L'aide humanitaire, la sensibilisation du consommateur et la promotion du commerce équitable, s'ils ne s'accompagnent pas de mesures contraignantes pour le développement des circuits courts, d'une agriculture écologique et relocalisée, et d'une régulation moins inéquitable du commerce des denrées agricoles, ne seront pas non plus d'une efficacité globale garantie. En particulier, les consommateurs ont tendance, surtout avec la crise, à aller toujours vers les produits à bas coût. Dès lors, seuls à mon sens les combats de lutte des classes (mais les paysans ont souvent du mal à s'organiser contre les élites urbaines pour faire valoir efficacement leurs intérêts ) et la défense politique des intérêts du grand nombre dans chaque pays, avec pour mot d'ordre le droit au partage de la terre et à la sécurité alimentaire, peuvent permettre de résister à cette annexion des biens publics pour le profit des investisseurs et des entrepreneurs de l'agro-business mondialisé. Dans des pays d'Amérique latine comme la Bolivie, le peuple a pu mettre dehors des gouvernements au service de l'oligarchie nationale et mondiale: c'est donc possible, et cela provoque des effets de contagion.
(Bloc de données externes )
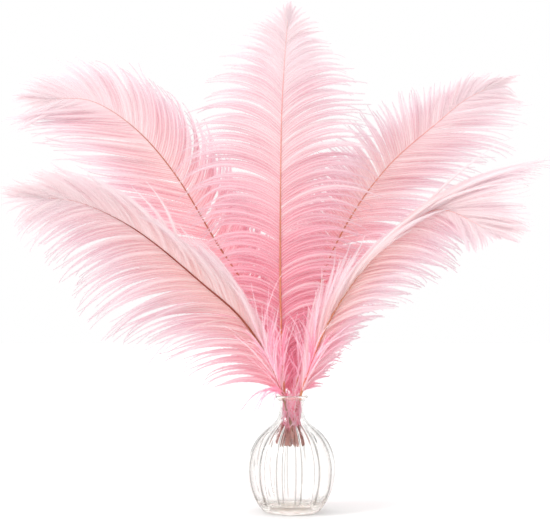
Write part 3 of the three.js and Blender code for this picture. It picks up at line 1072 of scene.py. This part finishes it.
def fibre_piece(name, data):
    """A mesh object from strands' arrays, with their values as attributes and a flat map of its own."""
    mesh = bpy.data.meshes.new(name)
    mesh.from_pydata(data["vertices"], [], data["faces"])
    for key in ("barb_share", "plume_share", "tone"):
        mesh.attributes.new(key, "FLOAT", "POINT").data.foreach_set("value", data[key].astype(np.float32))
    rows = math.ceil((data["barb"].max() + 1) / MAP_COLUMNS)
    column, row = data["barb"] % MAP_COLUMNS, data["barb"] // MAP_COLUMNS
    across = (column + data["map_side"]) / MAP_COLUMNS
    upward = (row + 0.02 + 0.96 * data["barb_share"]) / rows
    flat = np.stack([across, upward], -1)
    corners = data["faces"].reshape(-1)
    mesh.uv_layers.new(name="OFBake").data.foreach_set("uv", flat[corners].astype(np.float32).reshape(-1))
    piece = bpy.data.objects.new(name, mesh)
    bpy.context.scene.collection.objects.link(piece)
    return piece


print("a barb of the vane has", 2 * BARBULES, "barbules")

# %% [markdown]
# Low on a shaft the barbs are down: longer, looser and all round it. Inside the neck the down is crushed into
# a soft plug that holds the bouquet, a few wisps hang over the rim, and short fuzz is left on the quill ends.

# %% Down, the plug in the neck, wisps and fuzz
DOWN_BARBS = 64
DOWN_BARBULES = 110
LONG_DOWN = (28, 78)  # millimetres, from the shortest to the longest
PLUG_STRANDS = 34
PLUG_LOW = (73, 88)  # millimetres: where the plug's strands begin, and where they end
PLUG_HIGH = (98, 112)
PLUG_RADIUS = 9.5
PLUG_BARBULES = 60
PLUG_SHAG = 0.5  # how long the plug's hairs are beside a barb's
FUZZ_LINES = 9
FUZZ_SPREAD = 1.6  # how far out its outer lines stand, in radii of the quill
FUZZ_TOP = 0.055  # as a share of the route
FUZZ_SHAG = 1.8  # how much longer its hairs are than a barb's
WISP = [(-7, -6.5, 105.5), (-15, -10, 111), (-26, -14, 106), (-36, -17, 88)]
WISPS = 14


def base_down(plume, spine, rng):
    """Long loose barbs all round the lowest barbed part of a shaft."""
    share = plume["barbed"] + rng.uniform(-0.01, 0.11, DOWN_BARBS)
    place, forward, face, right = spine.at(share)
    around = rng.uniform(0, 2 * np.pi, (DOWN_BARBS, 1))
    out = right * np.cos(around) + face * np.sin(around)
    spread = lambda low, high: np.radians(rng.uniform(low, high, DOWN_BARBS))
    return grow(
        place, forward, np.cross(forward, out), out,
        rng.uniform(*plume.get("down", LONG_DOWN), DOWN_BARBS) * MM,
        spread(4, 24), spread(8, 60), spread(-8, 8), spread(-20, 20), spread(-20, 20), spread(-6, 6),
    )


def neck_plug(rng):
    """Strands that are pressed together inside the neck."""
    u = np.linspace(0, 1, 14)
    low = rng.uniform(*PLUG_LOW, (PLUG_STRANDS, 1))
    high = rng.uniform(*PLUG_HIGH, (PLUG_STRANDS, 1))
    radius = PLUG_RADIUS * np.sqrt(rng.uniform(0.05, 1, (PLUG_STRANDS, 1)))
    turn = rng.uniform(0, 2 * np.pi, (PLUG_STRANDS, 1))
    turn = turn + rng.normal(0, 0.5, (PLUG_STRANDS, 1)) * np.sin(u * 6)
    radius = radius * (0.86 + 0.14 * np.sin(u * 7 + low))
    return np.stack([radius * np.cos(turn), radius * np.sin(turn), low + (high - low) * u], -1) * MM


def quill_fuzz(spine, rng):
    """Lines along the cut end of a quill for short fuzz to stand on."""
    share = np.linspace(0.002, FUZZ_TOP, 12)
    place, forward, face, right = spine.at(share)
    around = (np.arange(FUZZ_LINES) * 2 * np.pi / FUZZ_LINES)[:, None, None]
    out = QUILL_RADIUS * rng.uniform(1, FUZZ_SPREAD, (FUZZ_LINES, 1, 1)) * MM
    return place + (right * np.cos(around) + face * np.sin(around)) * out


def rim_wisps(rng):
    """Wisps that lean over the rim and hang beside the neck."""
    stations = np.array(WISP) + rng.normal(0, 1, (WISPS, 1, 3)) * np.array([[0.6], [1.5], [3.5], [6]])
    stations[:, :, 0] += rng.uniform(-0.3, 0.15, (WISPS, 1)) * np.array([0, 8, 16, 26])
    return np.stack([through(wisp, np.linspace(0, 1, 24)) for wisp in stations]) * MM


def loose_strands(paths, tone, spread, width, each_side, rng, shag=1):
    """Strands that face any way, with tones drawn at random, for the down, the wisps and the fuzz."""
    count, stations = paths.shape[:2]
    face = unit(rng.normal(0, 1, (count, 3)))
    tones = tone + rng.normal(0, spread, count)
    half = width * (1 - 0.7 * smooth_step(0.3, 1, np.linspace(0, 1, stations))) * np.ones((count, 1))
    # loose strands get a middling painted shade on their edges
    return strands(paths, half, np.zeros(count), tones, np.full(count, 0.5), face, rng, each_side, shag)


print("each plume gets", DOWN_BARBS, "strands of down and", PLUG_STRANDS, "of the plug in the neck")

# %% [markdown]
# The pink is deepest where the barbs crowd together, low on the plume and close to the shaft, and the tips
# stay
# pale: partly dye, and partly painted light, the deeper pink that light takes as it bounces between crowded
# pink threads. Every barb has a tone of its own, at random, so neighbours read as separate threads; the tone
# also carries the painted highlights and painted shade of the ribs. Light passes through such thin threads,
# so half of the surface is a translucent shader and half is a soft matt one. The down and the fuzz shine
# faintly, a painted glow that stands for the light that the ribbed glass gathers round them.

# %% Dyed barbs, with painted highlights and painted shade
DYE_INPUTS = {"Barb Share": 0.5, "Plume Share": 0.5, "Tone": 0.0, "Depth": 0.5, "Warmth": 0.5}
PALE = (0.945, 0.87, 0.9)
PINK = (0.935, 0.75, 0.785)
PEACH = (0.95, 0.75, 0.7)
# painted light in part: the deep pink low on a plume is dye and the deeper colour of bounced light
DEEP_PINK = (0.98, 0.5, 0.63)
# painted highlights are among the palest barbs
LIGHT_PINK = (0.965, 0.88, 0.89)  # what the palest barbs turn to
# painted shade: the rib edges and barbule tips, with barbs darker at random, are multiplied by this
DUSKY_SHADE = (0.87, 0.55, 0.64)  # what the darkest are multiplied by
TIP_MAUVE = (0.74, 0.54, 0.6)


def plume_dye_and_shading():
    """A node group that gives a barb's colour from its place on the plume, its tone and the depth of its
    pink.
    """
    group = bpy.data.node_groups.new("plume_dye_and_shading", "ShaderNodeTree")
    for name, value in DYE_INPUTS.items():
        socket = group.interface.new_socket(name, in_out="INPUT", socket_type="NodeSocketFloat")
        socket.default_value = value
    group.interface.new_socket("Color", in_out="OUTPUT", socket_type="NodeSocketColor")
    source = group.nodes.new("NodeGroupInput")
    barb, plume, tone, depth, warmth = source.outputs[:5]
    outward = maths(group, "MULTIPLY", barb, 1.25)
    upward = maths(group, "MULTIPLY_ADD", plume, 2.2, -1.1)
    body = blend_colours(group, maths(group, "MAXIMUM", outward, upward, clamp=True), PINK, PALE)
    inner = maths(group, "SUBTRACT", 1.0, maths(group, "MULTIPLY", barb, 1.8), clamp=True)
    high = maths(group, "MULTIPLY_ADD", plume, -2.0, 1.9, clamp=True)
    near_shaft = maths(group, "MULTIPLY", inner, maths(group, "MULTIPLY", warmth, high))
    body = blend_colours(group, near_shaft, body, PEACH)
    # partly dye, partly painted bounce light: deeper pink low on the plume and near the shaft
    low = maths(group, "SUBTRACT", depth, maths(group, "MULTIPLY", plume, 1.5), clamp=True)
    inward = maths(group, "SUBTRACT", 1.2, maths(group, "MULTIPLY", barb, 0.7))
    deep_dye_and_bounce = maths(group, "MULTIPLY", low, inward, clamp=True)
    body = blend_colours(group, deep_dye_and_bounce, body, DEEP_PINK)
    # paler barbs and painted highlights
    paler_and_highlit = maths(group, "MULTIPLY", maths(group, "MAXIMUM", tone, 0.0), 0.35, clamp=True)
    body = blend_colours(group, paler_and_highlit, body, LIGHT_PINK)
    # painted shade, with barbs darker at random
    below = maths(group, "MAXIMUM", maths(group, "MULTIPLY", tone, -1.0), 0.0)
    darker = maths(group, "MULTIPLY", below, 0.36, clamp=True)
    body = blend_colours(group, darker, body, DUSKY_SHADE, "MULTIPLY")
    tip = maths(group, "MULTIPLY_ADD", barb, 4.0, -3.0, clamp=True)
    long_ones = maths(group, "MULTIPLY_ADD", plume, -4.0, 3.6, clamp=True)
    tip = maths(group, "MULTIPLY", tip, maths(group, "MULTIPLY", long_ones, 0.6))
    tip = maths(group, "MULTIPLY", tip, maths(group, "MULTIPLY_ADD", tone, -0.9, 1.1, clamp=True))
    body = blend_colours(group, tip, body, TIP_MAUVE)
    result = group.nodes.new("NodeGroupOutput")
    group.links.new(body, result.inputs[0])
    return group


dye_and_shading = plume_dye_and_shading()
THREAD_ROUGHNESS = 0.6
THREAD_SHINE = 0.25


def soft_threads(tree, shader, output, colour, glow):
    """Colours threads: a soft matt surface, mixed with one that lets light through."""
    tree.links.new(colour, shader.inputs["Base Color"])
    set_inputs(shader, {"Roughness": THREAD_ROUGHNESS, "Specular IOR Level": THREAD_SHINE})
    through_light = add_node(tree, "ShaderNodeBsdfTranslucent")
    tree.links.new(colour, through_light.inputs[0])
    both = add_node(tree, "ShaderNodeMixShader")
    both.inputs[0].default_value = glow
    tree.links.new(shader.outputs[0], both.inputs[1])
    tree.links.new(through_light.outputs[0], both.inputs[2])
    tree.links.new(both.outputs[0], output.inputs["Surface"])


def barb_material(name, depth, warmth):
    """The dye, painted highlights and painted shade of one plume's barbs, from the values that every barb
    carries.
    """
    material, tree, shader, output = new_material(name)
    mix = add_node(tree, "ShaderNodeGroup", node_tree=dye_and_shading)
    for key, socket in (("barb_share", 0), ("plume_share", 1), ("tone", 2)):
        value = add_node(tree, "ShaderNodeAttribute", attribute_name=key)
        tree.links.new(value.outputs["Fac"], mix.inputs[socket])
    set_inputs(mix, {"Depth": depth, "Warmth": warmth})
    soft_threads(tree, shader, output, mix.outputs[0], 0.5)
    return material


def tone_material(name, stops, glow, gathered=0):
    """Threads that differ only from one to the next, and may shine faintly with gathered light."""
    material, tree, shader, output = new_material(name)
    tone = add_node(tree, "ShaderNodeAttribute", attribute_name="tone")
    place = maths(tree, "MULTIPLY_ADD", tone.outputs["Fac"], 0.3, 0.5, clamp=True)
    colour = ramp(tree, place, stops)
    tree.links.new(colour, shader.inputs["Emission Color"])
    shader.inputs["Emission Strength"].default_value = gathered
    soft_threads(tree, shader, output, colour, glow)
    return material


FUZZ_STOPS = [
    (0, (0.36, 0.09, 0.07)),
    (0.45, (0.72, 0.3, 0.24)),
    (0.75, (0.93, 0.6, 0.54)),
    (1, (0.98, 0.84, 0.8)),
]
DOWN_STOPS = [
    (0, (0.68, 0.14, 0.24)),
    (0.4, (0.97, 0.46, 0.61)),
    (0.7, (0.98, 0.66, 0.78)),
    (1, (0.99, 0.86, 0.91)),
]
tan_fuzz = tone_material("tan_fuzz", FUZZ_STOPS, 0.2, 0.05)
deep_down = tone_material("deep_pink_down", DOWN_STOPS, 0.5, 0.11)
DEPTHS = {"centre": 0.97, "rear_left": 0.95, "rear_right": 0.88, "front_left": 0.42, "front_right": 0.44}
WARMTHS = {"centre": 0.35, "rear_left": 0.7, "rear_right": 0.7, "front_left": 0.8, "front_right": 0.9}
print("the dye is mixed from:", ", ".join(DYE_INPUTS))

# %% Grow the five plumes
def finish_fibres(piece, name, material):
    """Gives a fibre piece its material and body, and hides the node that it stands for."""
    piece.data.materials.append(material)
    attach(piece, "root")
    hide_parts("feather_" + name)
    print(piece.name, len(piece.data.polygons), "triangles")


for seed, (name, plume) in enumerate(PLUMES.items()):
    rng = np.random.default_rng(40 + seed)
    spine = spines[name]
    dyed_and_shaded = barb_material("dyed_and_shaded_barbs_" + name, DEPTHS[name], WARMTHS[name])
    sides = []
    for side in ("left", "right"):
        paths, share, tone, fluff, edge_shade = vane(plume, spine, side, rng)
        face = spine.at(plume["barbed"] + (1 - plume["barbed"]) * share)[2]
        sides.append(strands(paths, web_width(paths, fluff), share, tone, edge_shade, face, rng, BARBULES))
    finish_fibres(fibre_piece("barbs_" + name, join_strands(sides)), name, dyed_and_shaded)

    down = [
        loose_strands(base_down(plume, spine, rng), 1.4, 0.7, 0.22, DOWN_BARBULES, rng),
        loose_strands(neck_plug(rng), 0.6, 1.2, 0.35, PLUG_BARBULES, rng, PLUG_SHAG),
    ]
    if name == "front_left":
        down.append(loose_strands(rim_wisps(rng), 0.6, 0.4, 0.34, PLUG_BARBULES, rng))
    finish_fibres(fibre_piece("down_" + name, join_strands(down)), name, deep_down)

    fuzz = loose_strands(quill_fuzz(spine, rng), 0.0, 1.3, 0.35, PLUG_BARBULES, rng, FUZZ_SHAG)
    finish_fibres(fibre_piece("fuzz_" + name, fuzz), name, tan_fuzz)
Autre exemple: à Madagascar, en pleine période d'émeutes de la faim, le précédent président est tombé parce qu'il avait vendu pour une bouchée de pain (mais de grosses sommes d'argent virées sur son compte en banque par derrière) presque un tiers des surfaces cultivables du pays au groupe coréen Dawoo...
L'enjeu de la terre et de l'alimentation peut donc amener les populations à se révolter contre des gouvernements n'ayant que peu ou pas du tout de sens de l'intérêt général.
Remercions en tous cas la Salamandre et les bénévoles de l'association Peuples Solidaires de Morlaix-Saint Pol de Léon pour avoir oeuvré à la prise de conscience de ce phénomène d'accaparement des terres au niveau mondial, par le jeu d'un vaste monopoly financier qui ne fait que commencer, phénomène qui rappelle l'exigence de la lutte - et sa portée mondiale- contre ce système inhumain qui fait passer l'argent avant les besoins humains et les solidarités indispensables.